AT&T has said it will have mobile 5G available in a dozen markets, including Atlanta and Dallas, later this year.

Ray, however, downplayed the current competition.

"I don't want to win the 2018 race," Ray said during his speech. "It's a meaningless race."

On Tuesday, T-Mobile named four of the 30 cities getting 5G. Besides New York and LA, Las Vegas and Dallas, where AT&T is based, are on the list.

"When we built our LTE network, we had the unlimited future in mind, and we take that same approach here," Ray said. "Every dollar we invest in our network is a 5G dollar."

The company said it is already deploying equipment that is 5G-ready, meaning it will be able to move to the next-generation technology with software upgrades. The carrier is planning to use the 600 megahertz spectrum it acquired from a government auction last year to partly power 5G. Ray said in an interview that T-Mobile will also use so-called millimeter wave spectrum, which runs at a higher frequency and is key to enabling those high speeds, in conjunction with the 600MHz spectrum.
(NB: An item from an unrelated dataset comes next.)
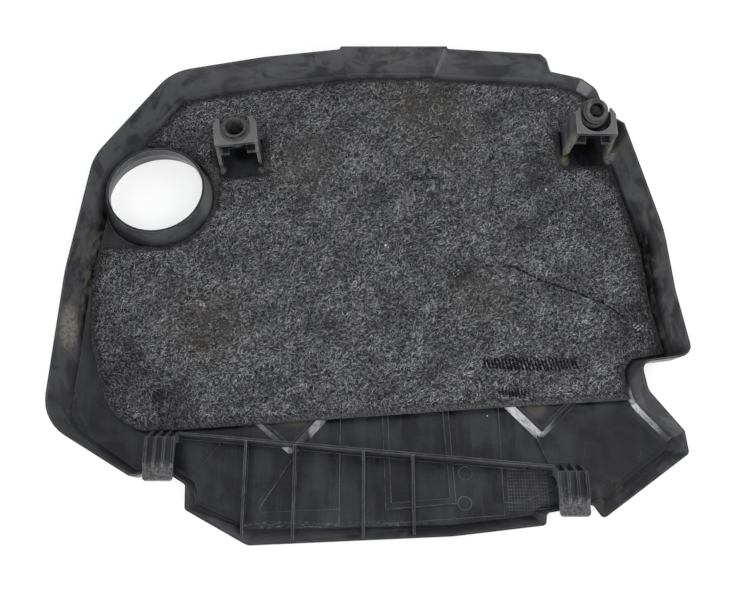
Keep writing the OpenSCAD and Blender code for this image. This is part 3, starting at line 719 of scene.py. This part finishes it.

Ray said T-Mobile acquired the higher frequency airwaves from its acquisition of MetroPCS.

While the comments come just weeks after Claure made his promise, Ray said Tuesday's announcement isn't a response to Sprint.

Verizon is expected to launch commercial service in at least one market -- Sacramento -- later this year, while AT&T has promised that its network will run on "pucks," or wireless hotspots, by the end of 2018.